▸ Requirement
Pull out every line below holding the word "rigid".

▸ Material provided
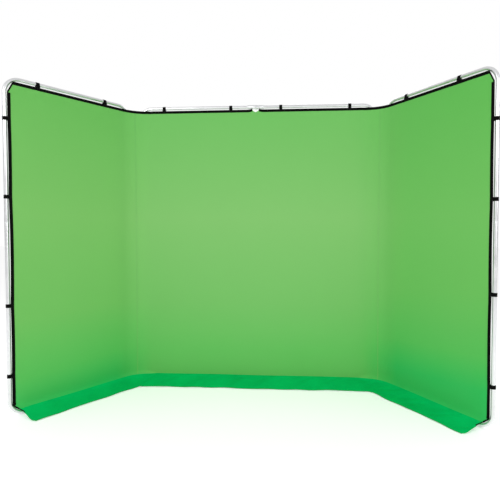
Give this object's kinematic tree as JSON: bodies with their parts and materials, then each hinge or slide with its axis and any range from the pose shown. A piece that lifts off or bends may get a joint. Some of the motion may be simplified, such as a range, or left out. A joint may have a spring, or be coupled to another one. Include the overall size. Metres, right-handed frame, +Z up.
{
  "type": "collapsible backdrop panel",
  "caption": "Free-standing chroma-green studio backdrop: tube-framed centre panel and two toed-in wings under one cloth cover, with folding centre hinge and link clamps.",
  "frame": {"origin": "on the floor under the middle of the whole backdrop as it stands with its wings toed in", "axes": "+X along the centre panel to the right as seen from the front, -Y out of the covered front, +Z up"},
  "size_m": [3.203, 0.9376, 2.3035],
  "materials": {
    "tube_aluminium": "polished, faint draw lines",
    "cast_aluminium": "satin",
    "steel": "satin",
    "black_plastic": "fine moulded texture",
    "cover_cloth": "matt stretch knit",
    "skirt_cloth": "matt stretch knit",
    "black_webbing": "ribbed woven tape"
  },
  "bodies": {
    "centre_left": {"centre_left_top_bow": "tube_aluminium", "centre_left_bottom_bow": "tube_aluminium", "centre_left_upright_upper": "tube_aluminium", "centre_left_upright_lower": "tube_aluminium", "centre_left_top_hinge_leaf": "cast_aluminium", "centre_left_bottom_hinge_leaf": "cast_aluminium", "centre_left_cover": "cover_cloth", "centre_left_hem": "black_webbing", "centre_left_skirt": "skirt_cloth", "top_hinge_pin": "steel", "bottom_hinge_pin": "steel"},
    "left_link": {"left_link_top_front_jaw": "black_plastic", "left_link_top_rear_jaw": "black_plastic", "left_link_bottom_front_jaw": "black_plastic", "left_link_bottom_rear_jaw": "black_plastic", "left_link_cover": "cover_cloth"},
    "left_link_top_knob": {"left_link_top_knob": "black_plastic"},
    "left_link_bottom_knob": {"left_link_bottom_knob": "black_plastic"},
    "left_wing": {"left_wing_top_bow": "tube_aluminium", "left_wing_bottom_bow": "tube_aluminium", "left_wing_outer_upright_upper": "tube_aluminium", "left_wing_outer_upright_lower": "tube_aluminium", "left_wing_inner_upright_upper": "tube_aluminium", "left_wing_inner_upright_lower": "tube_aluminium", "left_wing_cover": "cover_cloth", "left_wing_hem": "black_webbing", "left_wing_skirt": "skirt_cloth"},
    "centre_left_snap_button": {"centre_left_snap_button": "steel"},
    "left_wing_inner_snap_button": {"left_wing_inner_snap_button": "steel"},
    "left_wing_outer_snap_button": {"left_wing_outer_snap_button": "steel"},
    "centre_right": {"centre_right_top_bow": "tube_aluminium", "centre_right_bottom_bow": "tube_aluminium", "centre_right_upright_upper": "tube_aluminium", "centre_right_upright_lower": "tube_aluminium", "centre_right_top_hinge_leaf": "cast_aluminium", "centre_right_bottom_hinge_leaf": "cast_aluminium", "centre_right_cover": "cover_cloth", "centre_right_hem": "black_webbing", "centre_right_skirt": "skirt_cloth"},
    "right_link": {"right_link_top_front_jaw": "black_plastic", "right_link_top_rear_jaw": "black_plastic", "right_link_bottom_front_jaw": "black_plastic", "right_link_bottom_rear_jaw": "black_plastic", "right_link_cover": "cover_cloth"},
    "right_link_top_knob": {"right_link_top_knob": "black_plastic"},
    "right_link_bottom_knob": {"right_link_bottom_knob": "black_plastic"},
    "right_wing": {"right_wing_top_bow": "tube_aluminium", "right_wing_bottom_bow": "tube_aluminium", "right_wing_outer_upright_upper": "tube_aluminium", "right_wing_outer_upright_lower": "tube_aluminium", "right_wing_inner_upright_upper": "tube_aluminium", "right_wing_inner_upright_lower": "tube_aluminium", "right_wing_cover": "cover_cloth", "right_wing_hem": "black_webbing", "right_wing_skirt": "skirt_cloth"},
    "centre_right_snap_button": {"centre_right_snap_button": "steel"},
    "right_wing_inner_snap_button": {"right_wing_inner_snap_button": "steel"},
    "right_wing_outer_snap_button": {"right_wing_outer_snap_button": "steel"}
  },
  "joints": [
    {"name": "centre_fold", "type": "hinge", "parent": "centre_left", "child": "centre_right", "pos_m": [0, 0.46284, 1.15], "axis": [0, 0, 1], "range_deg": [0, 180]},
    {"name": "left_link_swing", "type": "hinge", "parent": "centre_left", "child": "left_link", "pos_m": [-0.976, 0.43284, 1.15], "axis": [0, 0, 1], "range_deg": [-28.25, 61.75], "deforming": ["centre_left_skirt", "left_wing_skirt"]},
    {"name": "left_wing_swing", "type": "hinge", "parent": "left_link", "child": "left_wing", "pos_m": [-1.05968, 0.38788, 1.15], "axis": [0, 0, 1], "range_deg": [-28.25, 61.75]},
    {"name": "left_link_top_knob_turn", "type": "hinge", "parent": "left_link", "child": "left_link_top_knob", "pos_m": [-1.01784, 0.41036, 1.95], "axis": [-0.4733, 0.8809, 0], "range_deg": [0, 180]},
    {"name": "left_link_bottom_knob_turn", "type": "hinge", "parent": "left_link", "child": "left_link_bottom_knob", "pos_m": [-1.01784, 0.41036, 0.35], "axis": [-0.4733, 0.8809, 0], "range_deg": [0, 180]},
    {"name": "centre_left_snap_button_press", "type": "slide", "parent": "centre_left", "child": "centre_left_snap_button", "axis": [0, -1, 0], "range_m": [0, 0.0035], "stiffness_N_per_m": 300, "springref_m": -0.002},
    {"name": "left_wing_inner_snap_button_press", "type": "slide", "parent": "left_wing", "child": "left_wing_inner_snap_button", "axis": [0.8339, -0.5519, 0], "range_m": [0, 0.0035], "stiffness_N_per_m": 300, "springref_m": -0.002},
    {"name": "left_wing_outer_snap_button_press", "type": "slide", "parent": "left_wing", "child": "left_wing_outer_snap_button", "axis": [-0.8339, 0.5519, 0], "range_m": [0, 0.0035], "stiffness_N_per_m": 300, "springref_m": -0.002},
    {"name": "right_link_swing", "type": "hinge", "parent": "centre_right", "child": "right_link", "pos_m": [0.976, 0.43284, 1.15], "axis": [0, 0, -1], "range_deg": [-28.25, 61.75], "deforming": ["centre_right_skirt", "right_wing_skirt"]},
    {"name": "right_wing_swing", "type": "hinge", "parent": "right_link", "child": "right_wing", "pos_m": [1.05968, 0.38788, 1.15], "axis": [0, 0, -1], "range_deg": [-28.25, 61.75]},
    {"name": "right_link_top_knob_turn", "type": "hinge", "parent": "right_link", "child": "right_link_top_knob", "pos_m": [1.01784, 0.41036, 1.95], "axis": [0.4733, 0.8809, 0], "range_deg": [0, 180]},
    {"name": "right_link_bottom_knob_turn", "type": "hinge", "parent": "right_link", "child": "right_link_bottom_knob", "pos_m": [1.01784, 0.41036, 0.35], "axis": [0.4733, 0.8809, 0], "range_deg": [0, 180]},
    {"name": "centre_right_snap_button_press", "type": "slide", "parent": "centre_right", "child": "centre_right_snap_button", "axis": [0, -1, 0], "range_m": [0, 0.0035], "stiffness_N_per_m": 300, "springref_m": -0.002},
    {"name": "right_wing_inner_snap_button_press", "type": "slide", "parent": "right_wing", "child": "right_wing_inner_snap_button", "axis": [-0.8339, -0.5519, 0], "range_m": [0, 0.0035], "stiffness_N_per_m": 300, "springref_m": -0.002},
    {"name": "right_wing_outer_snap_button_press", "type": "slide", "parent": "right_wing", "child": "right_wing_outer_snap_button", "axis": [0.8339, 0.5519, 0], "range_m": [0, 0.0035], "stiffness_N_per_m": 300, "springref_m": -0.002}
  ],
  "couplings": [
    {"joint": "left_wing_swing", "follows": "left_link_swing", "ratio": 1},
    {"joint": "right_wing_swing", "follows": "right_link_swing", "ratio": 1}
  ]
}
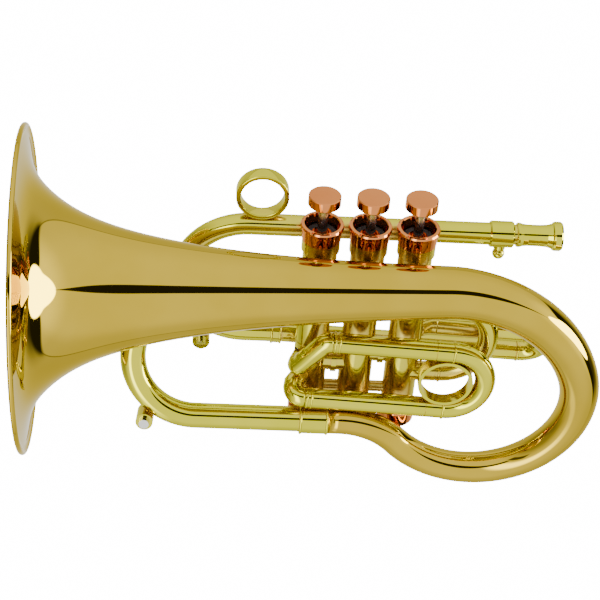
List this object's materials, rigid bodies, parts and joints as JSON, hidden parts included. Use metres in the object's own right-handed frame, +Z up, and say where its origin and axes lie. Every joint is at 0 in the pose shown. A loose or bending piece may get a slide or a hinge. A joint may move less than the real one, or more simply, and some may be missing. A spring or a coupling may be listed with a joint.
{
  "type": "cornet",
  "caption": "Compact brass horn with piston valves and spring-loaded buttons, a bell on a shepherd's-crook tail, sliding tuning bows and a clamped mouthpiece receiver.",
  "frame": {"origin": "centre of the mouthpiece receiver's mouth, on its axis", "axes": "+X out of the receiver's mouth towards the player, away from the bell; +Z up along the valves towards the finger buttons; +Y away from the bell's side"},
  "size_m": [0.3337, 0.1819, 0.2318],
  "materials": {
    "gold_brass": "polished and clear lacquered",
    "yellow_brass": "polished and clear lacquered",
    "copper": "polished rose brass",
    "nickel": "polished nickel",
    "steel": "drawn steel",
    "felt": "dense felt"
  },
  "bodies": {
    "horn": {"valve_casing_1": "yellow_brass", "valve_casing_2": "yellow_brass", "valve_casing_3": "yellow_brass", "top_cap_1": "copper", "top_cap_2": "copper", "top_cap_3": "copper", "bottom_caps": "copper", "cap_felts": "felt", "valve_spring_1": "steel", "valve_spring_2": "steel", "valve_spring_3": "steel", "crossover_knuckles": "yellow_brass", "bell": "gold_brass", "rim_wire": "steel", "bell_crook": "gold_brass", "tail_ferrule": "yellow_brass", "front_bow": "yellow_brass", "bell_branch": "yellow_brass", "leadpipe": "yellow_brass", "receiver_collar": "yellow_brass", "leadpipe_bow": "yellow_brass", "leadpipe_ferrules": "yellow_brass", "pinky_ring": "yellow_brass", "main_lower_sleeve": "yellow_brass", "main_upper_sleeve": "yellow_brass", "main_slide_elbow": "yellow_brass", "third_slide_sleeves": "yellow_brass", "third_slide_elbows": "yellow_brass", "first_slide_sleeves": "yellow_brass", "second_slide_sleeves": "yellow_brass", "water_key_bodies": "yellow_brass", "bow_water_spring": "steel", "lead_water_spring": "steel", "braces": "yellow_brass"},
    "valve_1": {"piston_1": "nickel", "valve_stem_1": "steel", "finger_button_1": "copper", "piston_felt_1": "felt"},
    "valve_2": {"piston_2": "nickel", "valve_stem_2": "steel", "finger_button_2": "copper", "piston_felt_2": "felt"},
    "valve_3": {"piston_3": "nickel", "valve_stem_3": "steel", "finger_button_3": "copper", "piston_felt_3": "felt"},
    "third_slide": {"third_slide_legs": "yellow_brass", "third_slide_bow": "yellow_brass", "third_slide_ring": "yellow_brass"},
    "first_slide": {"first_slide_legs": "yellow_brass", "first_slide_bow": "yellow_brass"},
    "second_slide": {"second_slide_legs": "yellow_brass", "second_slide_bow": "yellow_brass"},
    "main_slide": {"main_slide_legs": "yellow_brass", "main_slide_bow": "yellow_brass"},
    "receiver": {"mouthpiece_receiver": "yellow_brass"},
    "clamp_screw": {"clamp_screw": "yellow_brass"},
    "bow_water_button": {"bow_water_plunger": "nickel"},
    "lead_water_button": {"lead_water_plunger": "nickel"}
  },
  "joints": [
    {"name": "valve_1_press", "type": "slide", "parent": "horn", "child": "valve_1", "axis": [0, 0, -1], "range_m": [0, 0.015], "stiffness_N_per_m": 250, "springref_m": -0.012, "deforming": ["valve_spring_1"]},
    {"name": "valve_2_press", "type": "slide", "parent": "horn", "child": "valve_2", "axis": [0, 0, -1], "range_m": [0, 0.015], "stiffness_N_per_m": 250, "springref_m": -0.012, "deforming": ["valve_spring_2"]},
    {"name": "valve_3_press", "type": "slide", "parent": "horn", "child": "valve_3", "axis": [0, 0, -1], "range_m": [0, 0.015], "stiffness_N_per_m": 250, "springref_m": -0.012, "deforming": ["valve_spring_3"]},
    {"name": "third_slide_pull", "type": "slide", "parent": "horn", "child": "third_slide", "axis": [0.9985, 0, -0.0541], "range_m": [0, 0.025]},
    {"name": "first_slide_pull", "type": "slide", "parent": "horn", "child": "first_slide", "axis": [1, 0, 0], "range_m": [0, 0.006]},
    {"name": "second_slide_pull", "type": "slide", "parent": "horn", "child": "second_slide", "axis": [0, 1, 0], "range_m": [0, 0.01]},
    {"name": "main_slide_pull", "type": "slide", "parent": "horn", "child": "main_slide", "axis": [0.9985, 0, -0.0541], "range_m": [0, 0.025]},
    {"name": "receiver_slide", "type": "slide", "parent": "horn", "child": "receiver", "axis": [1, 0, 0], "range_m": [-0.0013, 0.018]},
    {"name": "clamp_screw_turn", "type": "hinge", "parent": "horn", "child": "clamp_screw", "pos_m": [-0.03505, 0, -0.01], "axis": [0, 0, 1], "range_deg": [0, 360]},
    {"name": "bow_water_key_press", "type": "slide", "parent": "horn", "child": "bow_water_button", "axis": [0.0536, 0.9729, -0.2249], "range_m": [0, 0.0025], "stiffness_N_per_m": 300, "springref_m": -0.003},
    {"name": "lead_water_key_press", "type": "slide", "parent": "horn", "child": "lead_water_button", "axis": [0, 1, 0], "range_m": [0, 0.0025], "stiffness_N_per_m": 300, "springref_m": -0.003}
  ]
}
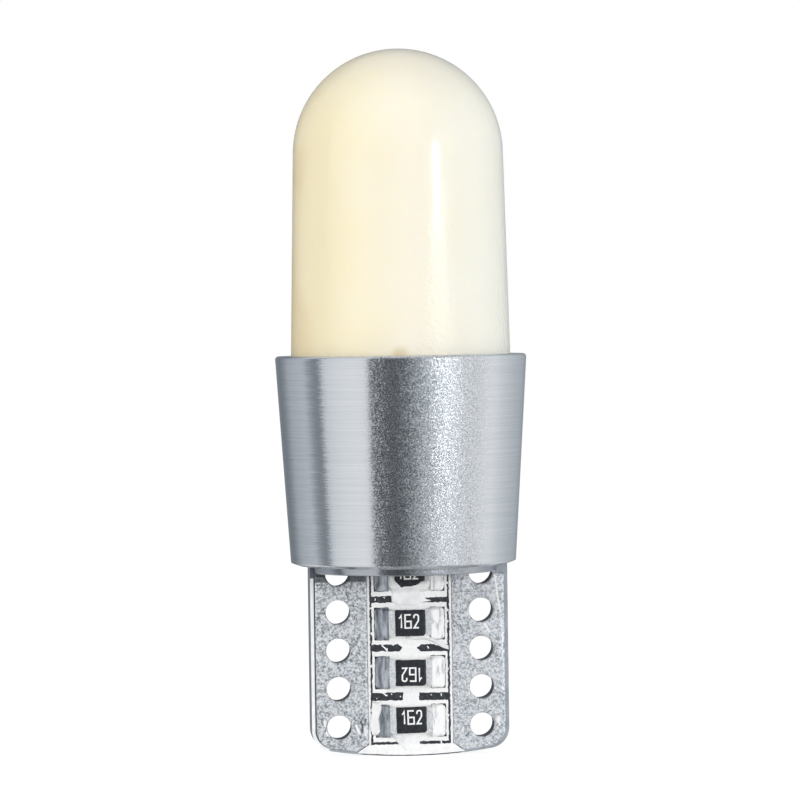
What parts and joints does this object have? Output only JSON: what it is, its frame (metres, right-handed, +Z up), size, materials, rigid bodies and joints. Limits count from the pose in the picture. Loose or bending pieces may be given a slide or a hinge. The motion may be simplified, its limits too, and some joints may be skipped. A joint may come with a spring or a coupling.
{
  "type": "wedge base led bulb",
  "caption": "Small LED bulb with a milky dome in an aluminium sleeve, on a circuit board blade that slides into a wedge lamp holder.",
  "frame": {"origin": "tip of the blade, on the sleeve's axis", "axes": "+Z up the axis to the dome, the resistor face towards -Y"},
  "size_m": [0.012, 0.012, 0.0336],
  "materials": {
    "milky_plastic": "glossy milky plastic, a little yellow",
    "turned_aluminium": "satin, fine turning lines",
    "light_board": "white solder mask on a metal core",
    "die": "polished blue die",
    "silicone_dam": "white silicone",
    "phosphor": "yellow phosphor in silicone",
    "board_laminate": "black solder mask on glass laminate, pale edges",
    "tinned_pad": "rough tinned copper",
    "white_print": "white board print",
    "tinned_pin": "tinned copper",
    "solder": "solder, wavy and bright",
    "chip_case": "moulded black case",
    "capacitor_ceramic": "sintered tan ceramic",
    "chip_cap": "matt tinned end cap",
    "white_ceramic": "white alumina",
    "black_glaze": "black glaze with a plain value code"
  },
  "bodies": {
    "root": {"diffuser_dome": "milky_plastic", "heat_sink_sleeve": "turned_aluminium", "led_board": "light_board", "led_dies": "die", "cob_dam": "silicone_dam", "cob_phosphor": "phosphor", "main_board": "board_laminate", "left_contact": "tinned_pad", "right_contact": "tinned_pad", "front_legend": "white_print", "led_pin_left": "tinned_pin", "led_pin_right": "tinned_pin", "pin_solder_left": "solder", "pin_solder_right": "solder", "bridge_rectifier": "chip_case", "bridge_leads": "tinned_pin", "bridge_solder": "solder", "capacitor_body": "capacitor_ceramic", "capacitor_caps": "chip_cap", "capacitor_solder": "solder", "resistor_body_1": "white_ceramic", "resistor_caps_1": "chip_cap", "resistor_solder_1": "solder", "resistor_glaze_1": "black_glaze", "resistor_body_2": "white_ceramic", "resistor_caps_2": "chip_cap", "resistor_solder_2": "solder", "resistor_glaze_2": "black_glaze", "resistor_body_3": "white_ceramic", "resistor_caps_3": "chip_cap", "resistor_solder_3": "solder", "resistor_glaze_3": "black_glaze", "resistor_body_4": "white_ceramic", "resistor_caps_4": "chip_cap", "resistor_solder_4": "solder", "resistor_glaze_4": "black_glaze"}
  },
  "joints": []
}
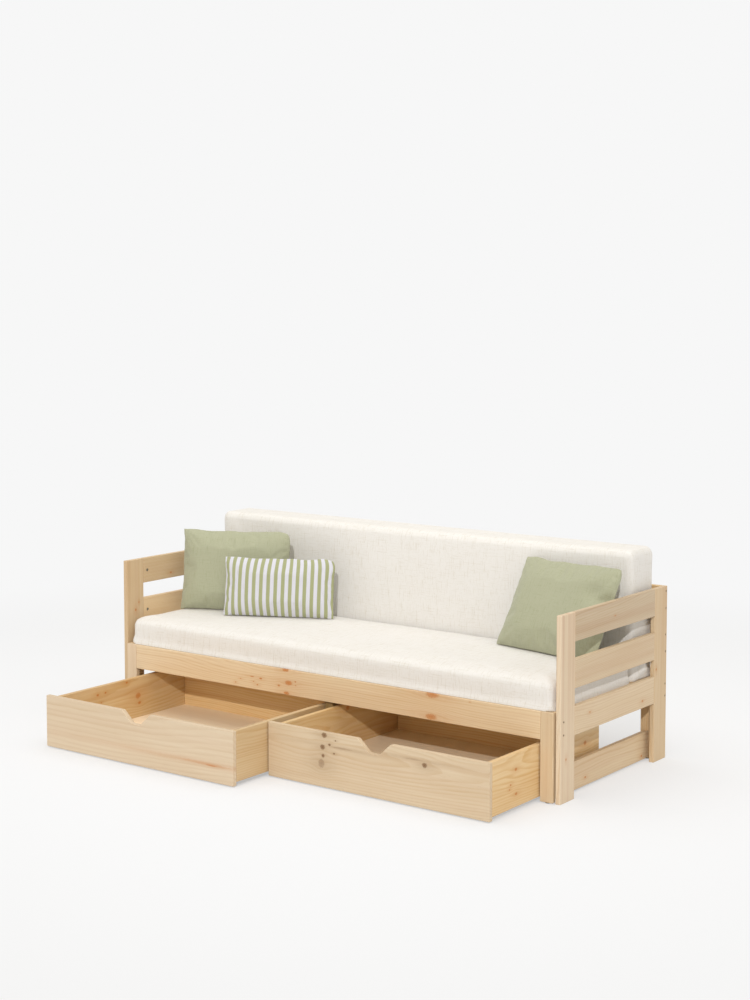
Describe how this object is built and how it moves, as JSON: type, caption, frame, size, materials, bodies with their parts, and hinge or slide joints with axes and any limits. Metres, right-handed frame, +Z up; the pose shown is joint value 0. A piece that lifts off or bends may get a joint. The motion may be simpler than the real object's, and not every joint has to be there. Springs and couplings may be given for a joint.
{
  "type": "storage sofa bed",
  "caption": "Pine daybed with slatted arms, pull-out slatted front frame, rolling storage drawers with scooped hand-holds, linen seat and back cushions and loose pillows.",
  "frame": {"origin": "on the floor, in the middle of the ground that the sofa covers with its drawers open as pictured", "axes": "+X along the sofa to the right arm, +Y from the front to the back, +Z up"},
  "size_m": [1.94, 1.204, 0.7516],
  "materials": {
    "pine": "clear lacquered solid pine",
    "plywood": "thin plywood panel",
    "steel": "zinc-plated folded sheet",
    "roller_plastic": "moulded roller",
    "felt": "pressed felt",
    "linen": "off-white slubbed linen weave",
    "sage_linen": "sage-green linen",
    "striped_linen": "white and sage striped linen"
  },
  "bodies": {
    "frame": {"arm_left_front_post": "pine", "arm_left_rear_post": "pine", "arm_left_seat_rail": "pine", "arm_left_middle_rail": "pine", "arm_left_top_rail": "pine", "arm_right_front_post": "pine", "arm_right_rear_post": "pine", "arm_right_seat_rail": "pine", "arm_right_middle_rail": "pine", "arm_right_top_rail": "pine", "fixed_front_beam": "pine", "fixed_slats_on_rear_beam": "pine", "back_middle_rail": "pine", "back_top_rail": "pine", "centre_leg_front": "pine", "centre_leg_rear": "pine", "back_cushion": "linen"},
    "pull_out_frame": {"front_rail": "pine", "front_leg_left": "pine", "front_leg_right": "pine", "rear_leg_left": "pine", "rear_leg_right": "pine", "side_runner_left": "pine", "side_runner_right": "pine", "sliding_slats_on_cross_rail": "pine", "glide_front_left": "felt", "glide_front_right": "felt", "glide_rear_left": "felt", "glide_rear_right": "felt", "seat_cushion": "linen", "pillow_left": "sage_linen", "pillow_striped": "striped_linen", "pillow_right": "sage_linen"},
    "drawer_left": {"drawer_left_front": "pine", "drawer_left_side_left": "pine", "drawer_left_side_right": "pine", "drawer_left_back": "pine", "drawer_left_bottom": "plywood", "drawer_left_bracket_front_left": "steel", "drawer_left_bracket_front_right": "steel", "drawer_left_bracket_rear_left": "steel", "drawer_left_bracket_rear_right": "steel"},
    "drawer_left_roller_front_left": {"drawer_left_roller_front_left": "roller_plastic"},
    "drawer_left_roller_front_right": {"drawer_left_roller_front_right": "roller_plastic"},
    "drawer_left_roller_rear_left": {"drawer_left_roller_rear_left": "roller_plastic"},
    "drawer_left_roller_rear_right": {"drawer_left_roller_rear_right": "roller_plastic"},
    "drawer_right": {"drawer_right_front": "pine", "drawer_right_side_left": "pine", "drawer_right_side_right": "pine", "drawer_right_back": "pine", "drawer_right_bottom": "plywood", "drawer_right_bracket_front_left": "steel", "drawer_right_bracket_front_right": "steel", "drawer_right_bracket_rear_left": "steel", "drawer_right_bracket_rear_right": "steel"},
    "drawer_right_roller_front_left": {"drawer_right_roller_front_left": "roller_plastic"},
    "drawer_right_roller_front_right": {"drawer_right_roller_front_right": "roller_plastic"},
    "drawer_right_roller_rear_left": {"drawer_right_roller_rear_left": "roller_plastic"},
    "drawer_right_roller_rear_right": {"drawer_right_roller_rear_right": "roller_plastic"}
  },
  "joints": [
    {"name": "pull_out", "type": "slide", "parent": "frame", "child": "pull_out_frame", "axis": [0, -1, 0], "range_m": [0, 0.643]},
    {"name": "drawer_left_slide", "type": "slide", "parent": "frame", "child": "drawer_left", "axis": [0, -1, 0], "range_m": [-0.468, 0.132]},
    {"name": "drawer_left_roller_front_left_spin", "type": "hinge", "parent": "drawer_left", "child": "drawer_left_roller_front_left", "pos_m": [-0.724, -0.464, 0.0128], "axis": [1, 0, 0], "continuous": true},
    {"name": "drawer_left_roller_front_right_spin", "type": "hinge", "parent": "drawer_left", "child": "drawer_left_roller_front_right", "pos_m": [-0.132, -0.464, 0.0128], "axis": [1, 0, 0], "continuous": true},
    {"name": "drawer_left_roller_rear_left_spin", "type": "hinge", "parent": "drawer_left", "child": "drawer_left_roller_rear_left", "pos_m": [-0.724, -0.016, 0.0128], "axis": [1, 0, 0], "continuous": true},
    {"name": "drawer_left_roller_rear_right_spin", "type": "hinge", "parent": "drawer_left", "child": "drawer_left_roller_rear_right", "pos_m": [-0.132, -0.016, 0.0128], "axis": [1, 0, 0], "continuous": true},
    {"name": "drawer_right_slide", "type": "slide", "parent": "frame", "child": "drawer_right", "axis": [0, -1, 0], "range_m": [-0.291, 0.309]},
    {"name": "drawer_right_roller_front_left_spin", "type": "hinge", "parent": "drawer_right", "child": "drawer_right_roller_front_left", "pos_m": [0.172, -0.287, 0.0128], "axis": [1, 0, 0], "continuous": true},
    {"name": "drawer_right_roller_front_right_spin", "type": "hinge", "parent": "drawer_right", "child": "drawer_right_roller_front_right", "pos_m": [0.764, -0.287, 0.0128], "axis": [1, 0, 0], "continuous": true},
    {"name": "drawer_right_roller_rear_left_spin", "type": "hinge", "parent": "drawer_right", "child": "drawer_right_roller_rear_left", "pos_m": [0.172, 0.161, 0.0128], "axis": [1, 0, 0], "continuous": true},
    {"name": "drawer_right_roller_rear_right_spin", "type": "hinge", "parent": "drawer_right", "child": "drawer_right_roller_rear_right", "pos_m": [0.764, 0.161, 0.0128], "axis": [1, 0, 0], "continuous": true}
  ],
  "couplings": [
    {"joint": "drawer_left_roller_front_left_spin", "follows": "drawer_left_slide", "rad_per_m": 80},
    {"joint": "drawer_left_roller_front_right_spin", "follows": "drawer_left_slide", "rad_per_m": 80},
    {"joint": "drawer_left_roller_rear_left_spin", "follows": "drawer_left_slide", "rad_per_m": 80},
    {"joint": "drawer_left_roller_rear_right_spin", "follows": "drawer_left_slide", "rad_per_m": 80},
    {"joint": "drawer_right_roller_front_left_spin", "follows": "drawer_right_slide", "rad_per_m": 80},
    {"joint": "drawer_right_roller_front_right_spin", "follows": "drawer_right_slide", "rad_per_m": 80},
    {"joint": "drawer_right_roller_rear_left_spin", "follows": "drawer_right_slide", "rad_per_m": 80},
    {"joint": "drawer_right_roller_rear_right_spin", "follows": "drawer_right_slide", "rad_per_m": 80}
  ]
}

▸ Expected answer
List this object's materials, rigid bodies, parts and joints as JSON, hidden parts included. Use metres in the object's own right-handed frame, +Z up, and say where its origin and axes lie. Every joint is at 0 in the pose shown. A loose or bending piece may get a slide or a hinge. A joint may move less than the real one, or more simply, and some may be missing. A spring or a coupling may be listed with a joint.
What parts and joints does this object have? Output only JSON: what it is, its frame (metres, right-handed, +Z up), size, materials, rigid bodies and joints. Limits count from the pose in the picture. Loose or bending pieces may be given a slide or a hinge. The motion may be simplified, its limits too, and some joints may be skipped. A joint may come with a spring or a coupling.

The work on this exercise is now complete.